Wallach's Interpretation of Diagnostic Tests: Pathways to Arriving at a Clinical Diagnosis (416 page)

   Studies for diabetes

   Chondrocalcinosis (pseudogout)

   Pituitary dysfunction

   Liver function tests

   Genetic tests for HH. Note: phenotypic analysis should be the first step in screening for HH, with screening strategies including measurement of transferrin saturation and serum ferritin, before resorting to genetic testing.

   HFE genetic hemochromatosis.

   In most patients of European ancestry, HH is the result of mutations in two specific genes known as HFE, found within the major histocompatibility locus on chromosome 6. The HFE gene has two common missense mutations: the C282Y (rare in non-Caucasian populations) and the H63D found in both Caucasians and non-Caucasians) but with a less welldefined role in HH.

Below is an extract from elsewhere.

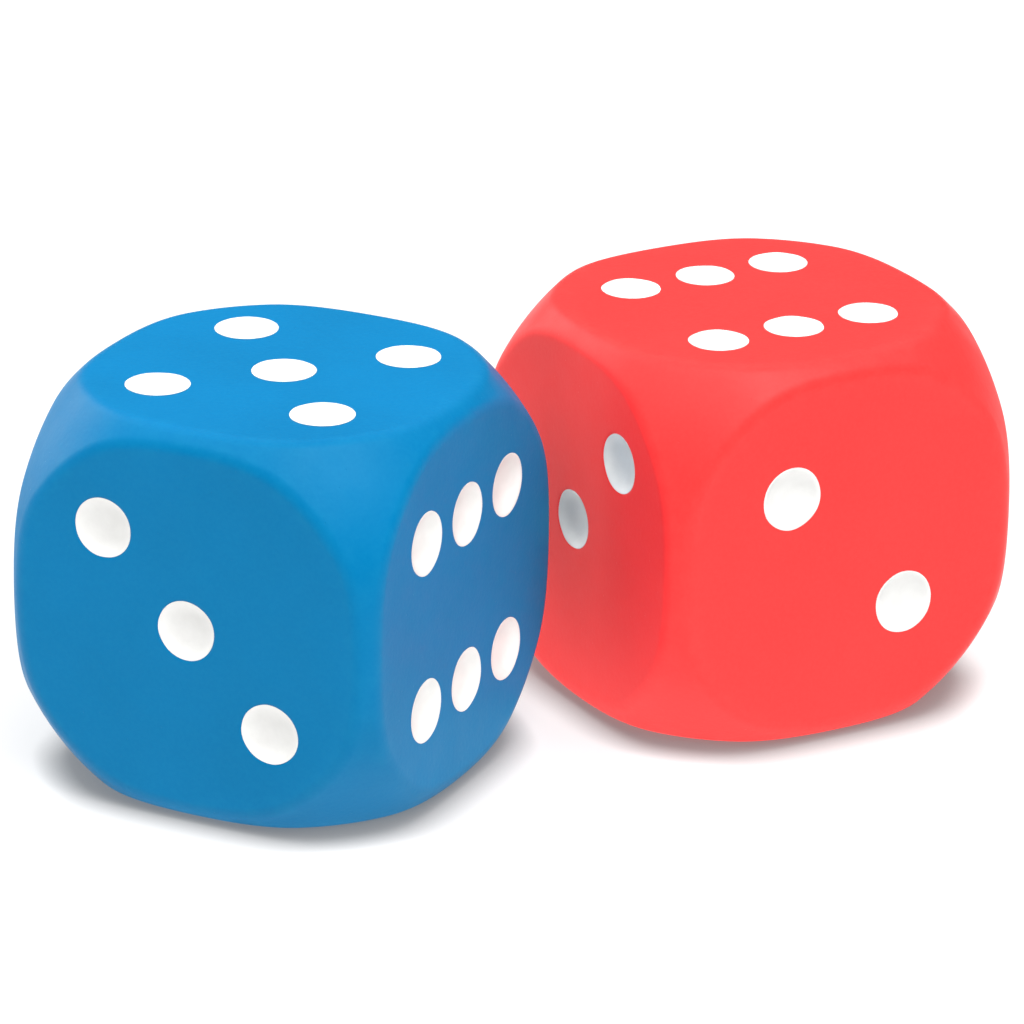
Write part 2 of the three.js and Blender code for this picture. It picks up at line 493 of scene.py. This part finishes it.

   Patients with a C282Y/C282Y genotype are homozygous for HH and are at risk for the phenotypic HH disease. The disease seems to have a low penetrance. The reason for the occurrence of the fully expressed penetrance of these genes remains unknown. The homozygous are generally found to have a higher prevalence of abnormal liver function tests independent of other manifestations of HH. Modifier factors may be genetic, gender, and high iron or alcohol intake.
Genetic population screening for these mutations in individuals with no clinical or biochemical signs of hemochromatosis is not recommended. Screening of families with one proband documented for HH may be helpful for discovering other members affected with the same mutations.

   Patients with a C282Y/wild-type genotype are heterozygous for HH and have less risk of iron overload.

   Patients with a C282Y/H63D genotype (one allele with each mutation) have a 60% chance of intermediate-degree IOD, and 35% have normal iron stores.

   Non-HFE genetic hemochromatosis

   Juvenile hemochromatosis (JH) is the result of a mutation in the gene HJV at chromosome 1q21. This is a rare autosomal recessive disorder similar to HH, but with onset in the second decade of life; a severe form of JH is caused by mutations in HAMP, the gene for hepcidin (in its wild form hepcidin becomes elevated in order to block iron absorption when iron stores become increased).